Team trust and relationships dictate performance capacity. The interpersonal behaviors and beliefs, through which the tangible project controls are interpreted is the team's collaboration lifeline. Even with measurable controls, without that lifeline, they'll be ineffective.

Even if you've been telling your architect she is over budget, if she doesn't want to listen, is too busy, mad at you, or speaking a different language, she may not hear or understand. The flow rate of communication and work within your team is a function of how well you collaborate. If you don't trust one another, you spend time micromanaging, documenting, or checking up on a teammate, cutting productivity.

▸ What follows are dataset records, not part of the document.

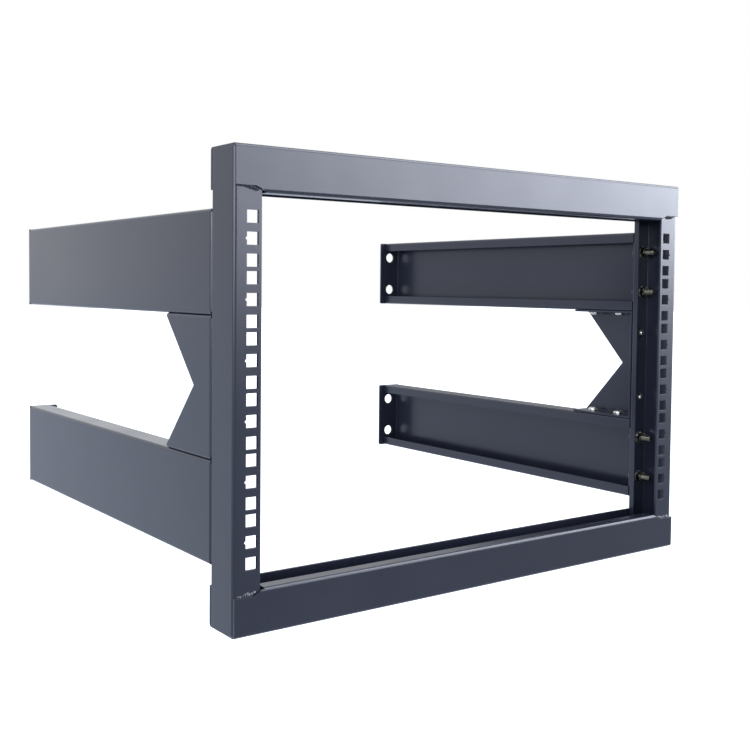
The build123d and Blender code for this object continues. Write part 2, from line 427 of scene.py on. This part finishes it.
# %% Pan head screw
def cross_cutter(top, width, reach, depth):
    """Tapered cross that is cut out of a screw's head, its mouth a little above the head."""
    w, r = width / 2, reach / 2
    outline = [(r, -w), (r, w), (w, w), (w, r), (-w, r), (-w, w),
               (-r, w), (-r, -w), (-w, -w), (-w, -r), (w, -r), (w, -w)]
    above, size_above, size_at_bottom = 0.5, 1.1, 0.5
    rings = []
    for height, size in ((top + above, size_above), (top, 1.0), (top - depth, size_at_bottom)):
        rings.append([(x * size, y * size, height) for x, y in outline])
    return join_rings("cross_cutter", rings)


def pan_screw(name, major, pitch, head_width, head, length, threaded):
    """Screw of a length under its head, with a thread on the last part and a cross recess."""
    radius, power, brim, undercut, steps = head_width / 2, 3.2, 0.25, 0.1, 12
    rings = []
    for step in range(1, steps + 1):
        turn = radians(90) * step / steps
        across = radius * sin(turn) ** (2 / power)
        rings.append(ring(brim + (head - brim) * max(cos(turn), 0.0) ** (2 / power), across))
    rings += [ring(0.0, radius - undercut), ring(0.0, major / 2)]
    screw = join_rings(name, rings + thread_rings(major, pitch, threaded - length, threaded))
    cutter = cross_cutter(head, 0.15 * head_width, 0.56 * head_width, 0.6 * head)
    cut = screw.modifiers.new("recess", "BOOLEAN")
    cut.operation, cut.solver, cut.object = "DIFFERENCE", "EXACT", cutter
    bpy.context.view_layer.update()
    screw_now = screw.evaluated_get(bpy.context.evaluated_depsgraph_get())
    plain = bpy.data.meshes.new_from_object(screw_now)
    screw.modifiers.clear()
    screw.data = plain
    bpy.data.objects.remove(cutter)
    return screw


large_screw_pattern = pan_screw("large_screw_pattern", major=5.0, pitch=0.8, head_width=10.4,
                                head=3.1, length=10.4, threaded=4.0)
small_screw_pattern = pan_screw("small_screw_pattern", major=4.0, pitch=0.7, head_width=8.0,
                                head=2.8, length=8.7, threaded=3.0)
large_nut_pattern = hex_nut("large_nut_pattern", major=5.0, across_flats=8.0, height=4.0)
small_nut_pattern = hex_nut("small_nut_pattern", major=4.0, across_flats=7.0, height=3.2)
print("faces of a pan head screw:", len(large_screw_pattern.data.polygons))

# %% [markdown]
# ## One tree that sets every fastener
# The same few shapes are repeated dozens of times, each seated on a sheet and pointing along
# its own direction. That is work for Geometry Nodes. A mesh of loose points says where, an
# attribute on the points says which way each one faces, and the tree puts the pattern on every
# point. A fitter never stops two nuts at the same turn, so the tree turns each one about its
# axis by a random angle up to a largest turn, from a fixed seed. The instances are made real at
# the end, because the export only keeps real meshes.

# %% Geometry Nodes tree for fasteners
setter = bpy.data.node_groups.new("Set fasteners", "GeometryNodeTree")
sockets = setter.interface
sockets.new_socket("Seats", in_out="INPUT", socket_type="NodeSocketGeometry")
pattern_in = sockets.new_socket("Pattern", in_out="INPUT", socket_type="NodeSocketObject")
turn_in = sockets.new_socket("Largest turn", in_out="INPUT", socket_type="NodeSocketFloat")
seed_in = sockets.new_socket("Seed", in_out="INPUT", socket_type="NodeSocketInt")
finish_in = sockets.new_socket("Finish", in_out="INPUT", socket_type="NodeSocketMaterial")
sockets.new_socket("Fasteners", in_out="OUTPUT", socket_type="NodeSocketGeometry")
given = add_node(setter, "NodeGroupInput")
facing = add_node(setter, "GeometryNodeInputNamedAttribute", {"data_type": "FLOAT_VECTOR"}, {
    "Name": "facing"})
aligned = add_node(setter, "FunctionNodeAlignRotationToVector", {"axis": "Z"}, {
    "Vector": facing.outputs["Attribute"]})
chance = add_node(setter, "FunctionNodeRandomValue", {"data_type": "FLOAT"}, {
    "Max": given.outputs["Largest turn"], "Seed": given.outputs["Seed"]})
spin = add_node(setter, "FunctionNodeAxisAngleToRotation", inputs={
    "Axis": (0.0, 0.0, 1.0), "Angle": chance.outputs["Value"]})
turned = add_node(setter, "FunctionNodeRotateRotation", {"rotation_space": "LOCAL"}, {
    "Rotation": aligned.outputs[0], "Rotate By": spin.outputs[0]})
pattern = add_node(setter, "GeometryNodeObjectInfo", inputs={"Object": given.outputs["Pattern"]})
placed = add_node(setter, "GeometryNodeInstanceOnPoints", inputs={
    "Points": given.outputs["Seats"], "Instance": pattern.outputs["Geometry"],
    "Rotation": turned.outputs[0]})
real = add_node(setter, "GeometryNodeRealizeInstances", inputs={"Geometry": placed.outputs[0]})
dressed = add_node(setter, "GeometryNodeSetMaterial", inputs={
    "Geometry": real.outputs[0], "Material": given.outputs["Finish"]})
add_node(setter, "NodeGroupOutput", inputs={"Fasteners": dressed.outputs[0]})
print("the tree has", len(setter.nodes), "nodes")

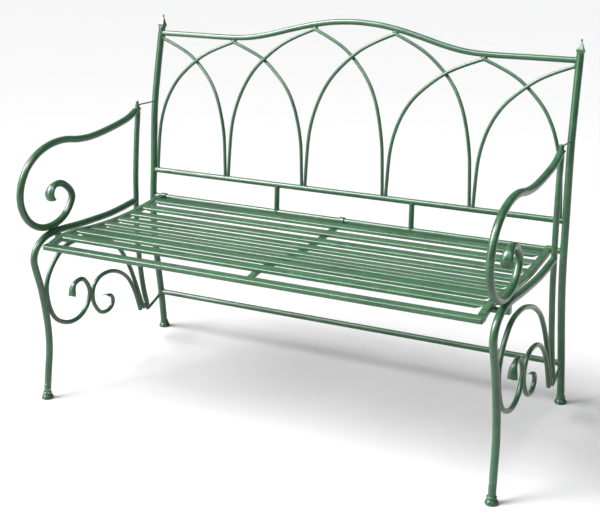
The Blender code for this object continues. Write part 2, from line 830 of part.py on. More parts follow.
def build_side(side, sign, material, root):
    origin = Vector((sign * HALF_SPAN, PIVOT_DEPTH, 0))
    axis = add_empty(f"side_frame_axis_{side}", origin, root)
    add_node(f"rear_upright_{side}", upright_mesh(sign), material, axis, origin)
    curves = [
        ("arm_tube", ARM_OUTLINE, 40, ARM_RADIUS, ARM_END),
        ("leg_tube", LEG_OUTLINE, 26, ARM_RADIUS, None),
        ("large_scroll", LARGE_SCROLL_OUTLINE, 38, LARGE_SCROLL_RADIUS, LARGE_SCROLL_END),
        ("small_scroll", SMALL_SCROLL_OUTLINE, 30, SMALL_SCROLL_RADIUS, SMALL_SCROLL_END),
    ]
    for name, outline, count, radius, flat_end in curves:
        start_normal = Vector((0, 1, 0)) if name in ("arm_tube", "leg_tube") else Vector((0, 0, 1))
        end_normal = Vector((0, 0, 1)) if name == "leg_tube" else None
        path = side_path(sign, outline, count)
        sides = TUBE_SIDES if radius == ARM_RADIUS else ROD_SIDES
        rings = tube_rings(path, radius, sides, start_normal, end_normal, flat_end)
        add_node(f"{name}_{side}", loft(rings), material, axis, origin)
    add_node(f"front_foot_cap_{side}", front_cap_mesh(sign), material, axis, origin)
    add_node(f"seat_rest_{side}", seat_rest_mesh(sign), material, axis, origin, flat=True)
    add_node(f"pivot_pin_{side}", pivot_pin_mesh(sign), material, axis, origin)
    add_node(f"pivot_nut_{side}", pivot_nut_mesh(sign), material, axis, origin)


def build_seat(material, root):
    origin = Vector((0, SEAT_HINGE_DEPTH, SEAT_RAIL_HEIGHT))
    axis = add_empty("seat_axis", origin, root)
    front = FRONT_RAIL_DEPTH + FRONT_RAIL_HALF_WIDTH + GAP
    rear = SEAT_HINGE_DEPTH - HINGE_OUTER_RADIUS - GAP
    add_node("seat_front_rail", front_rail_mesh(), material, axis, origin)
    inner = SEAT_HALF_WIDTH - SIDE_BAR_WIDTH
    for side, sign in (("left", -1), ("right", 1)):
        bar = swept_bar_mesh(sign * inner, sign * SEAT_HALF_WIDTH, front, rear, 0, SIDE_BAR_HEIGHT)
        add_node(f"seat_side_bar_{side}", bar, material, axis, origin)
        middle = sign * (inner + SEAT_HALF_WIDTH) / 2
        add_node(f"seat_hinge_{side}", hinge_mesh(middle, SIDE_BAR_WIDTH / 2), material, axis, origin)
    half = CENTRE_BAR_WIDTH / 2
    bar = swept_bar_mesh(-half, half, front, rear, SLAT_HEIGHT + 2 * GAP, CENTRE_BAR_HEIGHT)
    add_node("seat_centre_bar", bar, material, axis, origin)
    add_node("seat_hinge_centre", hinge_mesh(0, half), material, axis, origin)
    for index in range(1, SLAT_COUNT + 1):
        add_node(f"seat_slat_{index}", slat_mesh(index), material, axis, origin)


def main():
    clear_scene()
    green = paint("green_paint", (0.075, 0.235, 0.125), 0.42)
    root = add_empty("bench", Vector((0, -DEPTH_CENTRE, 0)))
    build_back(green, root)
    for side, sign in (("left", -1), ("right", 1)):
        build_side(side, sign, green, root)
    build_seat(green, root)


main()
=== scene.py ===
"""The looks of the folding garden bench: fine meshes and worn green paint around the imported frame.

Units are metres, or millimetres inside metres(), in the bench's own frame: Z is up and the front faces
-Y. Outlines are drawn about the same depth line as the solids and moved by DEPTH_CENTRE.
"""

import math

import bpy
import bmesh
from mathutils import Matrix, Vector, noise


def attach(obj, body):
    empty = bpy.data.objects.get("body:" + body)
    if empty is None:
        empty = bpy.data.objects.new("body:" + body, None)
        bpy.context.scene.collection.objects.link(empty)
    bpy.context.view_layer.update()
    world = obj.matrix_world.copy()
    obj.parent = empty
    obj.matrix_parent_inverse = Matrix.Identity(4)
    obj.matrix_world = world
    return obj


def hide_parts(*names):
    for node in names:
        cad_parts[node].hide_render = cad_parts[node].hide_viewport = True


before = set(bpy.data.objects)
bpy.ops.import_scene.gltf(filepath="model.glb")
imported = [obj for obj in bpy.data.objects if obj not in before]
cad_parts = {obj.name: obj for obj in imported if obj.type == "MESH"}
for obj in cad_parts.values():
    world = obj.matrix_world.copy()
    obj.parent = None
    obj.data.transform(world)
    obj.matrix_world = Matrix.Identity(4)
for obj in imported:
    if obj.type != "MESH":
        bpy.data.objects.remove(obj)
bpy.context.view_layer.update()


def metres(*points):
    """Points that are written in millimetres."""
    return [tuple(value / 1000 for value in point) for point in points]


DEPTH_CENTRE = 0.0062
HALF_SPAN = 0.635

POST_RADIUS = 0.01
RAIL_RADIUS = 0.008
STRUT_RADIUS = 0.0075
ROD_RADIUS = 0.0048
ARM_RADIUS = 0.0095
UPRIGHT_RADIUS = 0.008
LARGE_SCROLL_RADIUS = 0.0065
SMALL_SCROLL_RADIUS = 0.006

# Points round each tube and each turned part.
TUBE_SIDES = 28
ROD_SIDES = 20
LINK_SIDES = 20
PINTLE_SIDES = 22
ARM_SIDES = 36
CURVED_SIDES = 32
TURNED_SIDES = 40
PIN_SIDES = 24
COLLAR_SIDES = 28
HEAD_SIDES = 32
FINIAL_SIDES = 48

# Distances between the rings along each tube.
LEVEL_STEP = 0.02
TOP_RAIL_STEP = 0.006
ROD_STEP = 0.005
TUBE_STEP = 0.004
SCROLL_STEP = 0.0035
PINTLE_STEP = 0.0025

# Rounds of smoothing for the curves through drawn points.
TOP_RAIL_ROUNDS = 12
ARCH_ROUNDS = 16
SIDE_ROUNDS = 14
SIDE_SPLINE_STEPS = 16

# How far a tube runs into the one that it is welded to.
BURY = 0.004
POST_BURY = 0.003
BAR_BURY = 0.001

# Angle in degrees between two faces above which their edge looks sharp.
FINIAL_SHARP = 28
TUBE_SHARP = 35
BAR_SHARP = 40
FITTING_SHARP = 50
WELD_SHARP = 60
BEVEL_ANGLE = 30
BEVEL_SEGMENTS = 3

# Beads of weld metal: thickness at each joint, points along and round them, and how uneven they are.
LINK_BEAD = 0.0011
ROD_BEAD = 0.0013
RAIL_BEAD = 0.0014
TOP_RAIL_BEAD = 0.0015
BEAD_STEPS = 36
BEAD_SIDES = 10
BEAD_LUMP = 0.28
BEAD_NOISE_SCALE = 420
STRUT_WELD_SHARE = 0.98

# Blobs of weld metal: half sizes, and how uneven they are.
CROSSING_WELD = (0.0042, 0.004, 0.0042)
APEX_WELD = (0.0095, 0.0052, 0.0052)
APEX_WELD_RISE = 0.0035
ARCH_END_WELD = (0.0035, 0.0058, 0.0062)
SLAT_WELD = (0.003, 0.0095, 0.0024)
SLAT_WELD_DROP = 0.0062
BLOB_SUBDIVISIONS = 3
BLOB_LUMP = 0.16
BLOB_NOISE_SCALE = 1.9
BLOB_SEED_SHIFT = 0.37

# Side outline of the back (z, y).
BACK_OUTLINE = metres(
    (0, 287), (120, 277), (240, 262), (335, 254), (430, 257), (512.5, 266), (630, 277), (715, 287),
    (820, 311), (920, 337), (1000, 360),
)
POST_FOOT = 0.012
POST_TOP = 0.931
POST_STEPS = 90
STRETCHER_HEIGHT = 0.118
SEAT_RAIL_HEIGHT = 0.435
LOWER_RAIL_HEIGHT = 0.515
STRUT_OFFSET = 0.209

# Top rail, middle to end (x, z).
TOP_RAIL_OUTLINE = metres(
    (0, 985), (48, 983), (80, 980), (140, 969.5), (202, 954.5), (265, 938), (321, 927), (380, 922),
    (500, 922),
)

# Arches.
ROD_SPACING = 0.0052
INNER_BASE = 0.125
OUTER_BASE = 0.378
POST_BASE = 0.6195
INNER_APEX = (0.123, 0.9597)
OUTER_APEX = (0.382, 0.9093)
POST_APEX_HEIGHT = 0.9085
CROSSING_BOW = 0.0048
CROSSING_REACH = 0.06
ARCH_OUTLINE = [
    (0.000, 0.000), (0.012, 0.17), (0.03, 0.33), (0.08, 0.475), (0.155, 0.6), (0.265, 0.71),
    (0.43, 0.81), (0.61, 0.895), (0.81, 0.955), (1.000, 1.000),
]

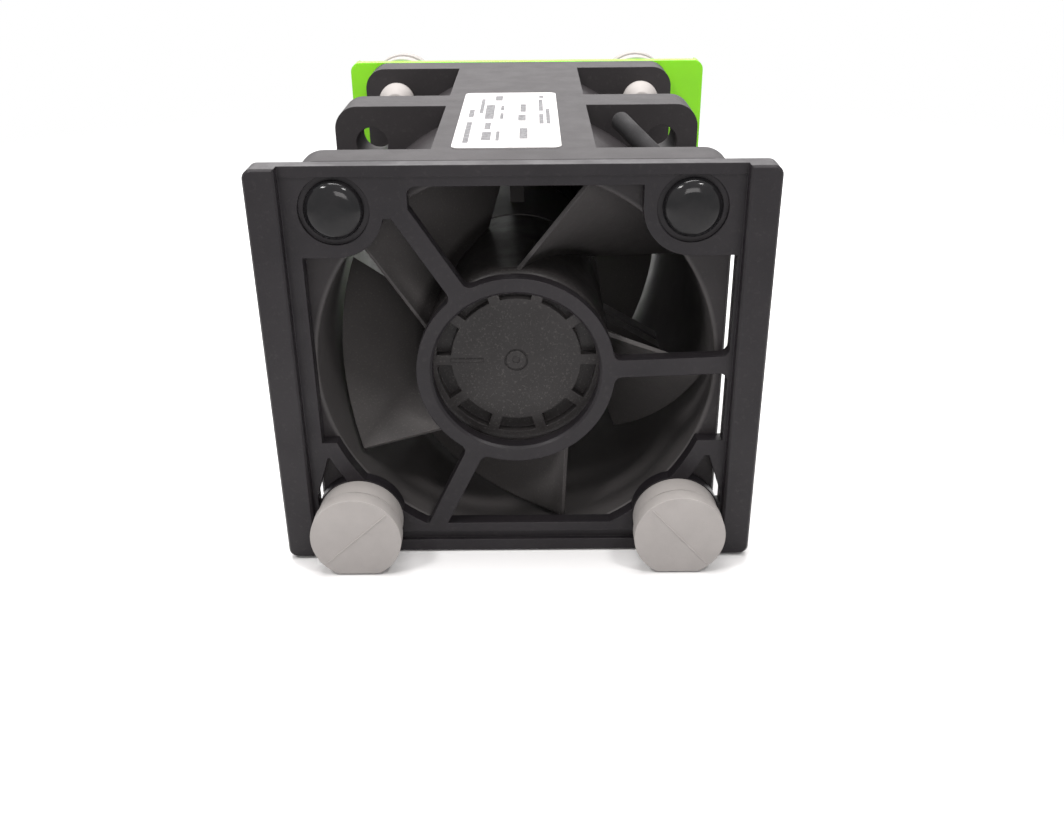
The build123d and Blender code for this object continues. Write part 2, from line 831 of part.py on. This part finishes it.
def make_label():
    """The plate label on the top flat, from the front flange to past the joint."""
    with BuildPart() as label:
        start = fan_length - front_end_flange
        width = label_left + label_right
        with BuildSketch(Plane.XY.offset(fan_size)):
            with Locations(((label_right - label_left) / 2, label_length / 2 - start)):
                RectangleRounded(width, label_length, label_corner)
        extrude(amount=label_thickness)
    return label


for half in (front, rear):
    keep(make_housing(half), f"{half.name}_housing")
    keep(make_sleeve(half), f"{half.name}_bearing_sleeve")
    keep(make_outer_rings(half), f"{half.name}_bearing_outer_rings")
    keep(make_inner_rings(half), f"{half.name}_bearing_inner_rings")
    keep(make_balls(half), f"{half.name}_bearing_balls")
    keep(make_shaft(half), f"{half.name}_shaft")
    keep(make_clip(half), f"{half.name}_retaining_clip")
    keep(make_spring(half), f"{half.name}_preload_spring")
    keep(make_stator_core(half), f"{half.name}_stator_core")
    keep(make_insulator(half), f"{half.name}_insulator")
    keep(make_coils(half), f"{half.name}_coils")
    keep(make_board(half), f"{half.name}_circuit_board")
    keep(make_yoke(half), f"{half.name}_rotor_yoke")
    keep(make_magnet(half), f"{half.name}_magnet_ring")
    keep(make_impeller(half), f"{half.name}_impeller")

keep(make_bracket(), "front_bracket")
keep(make_front_rivets(), "front_rivets")
keep(make_bumpers(front, [(-1, -1), (1, -1)], fan_length + plate_thickness, front_end_flange), "front_bumpers")
keep(make_bumpers(rear, [(-1, -1), (1, -1), (-1, 1), (1, 1)], fan_length + carrier_thickness, rear_end_flange),
     "rear_bumpers")
keep(make_carrier(), "rear_carrier")
keep(make_connector_housing(), "connector_housing")
keep(make_contacts(), "connector_contacts")
keep(make_label(), "label")
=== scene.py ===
from math import cos, pi, radians, sin

import bmesh
import bpy
from mathutils import Matrix, Vector


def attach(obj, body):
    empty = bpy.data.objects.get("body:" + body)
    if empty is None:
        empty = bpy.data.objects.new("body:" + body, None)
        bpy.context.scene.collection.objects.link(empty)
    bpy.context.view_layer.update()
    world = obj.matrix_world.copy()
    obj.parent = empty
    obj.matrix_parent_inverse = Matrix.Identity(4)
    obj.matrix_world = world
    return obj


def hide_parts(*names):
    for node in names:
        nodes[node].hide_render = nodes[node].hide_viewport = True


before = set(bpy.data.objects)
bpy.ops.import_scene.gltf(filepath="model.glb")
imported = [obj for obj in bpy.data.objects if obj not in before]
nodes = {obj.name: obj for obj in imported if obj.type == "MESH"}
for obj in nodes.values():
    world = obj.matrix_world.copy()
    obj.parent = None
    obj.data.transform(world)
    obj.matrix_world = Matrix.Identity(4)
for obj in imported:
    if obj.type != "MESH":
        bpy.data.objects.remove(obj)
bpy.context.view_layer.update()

# Fan module of a one-unit server: two square axial fans back to back, a black front bracket,
# a green rear carrier, rubber rivets and a plain white label. Metres, X right, Y with the air, Z up.

MM = 0.001
AXIS_HEIGHT = 20.0
FAN_LENGTH = 28.0
HOLE_OFFSET = 16.0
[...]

Successful collaborators identify peers with similar responsibilities and communicate.

Do they have authority to speak for their team on their issues? Learn their language. Develop a relationship and ensure all aspects are represented in the direction they give. Collaboration needs nurturing. Are you using colocation, weekly meetings, calls, social outings, checkpoints, and sharing imperfect information? Yes, I hope. Working together is decidedly better than the alternative.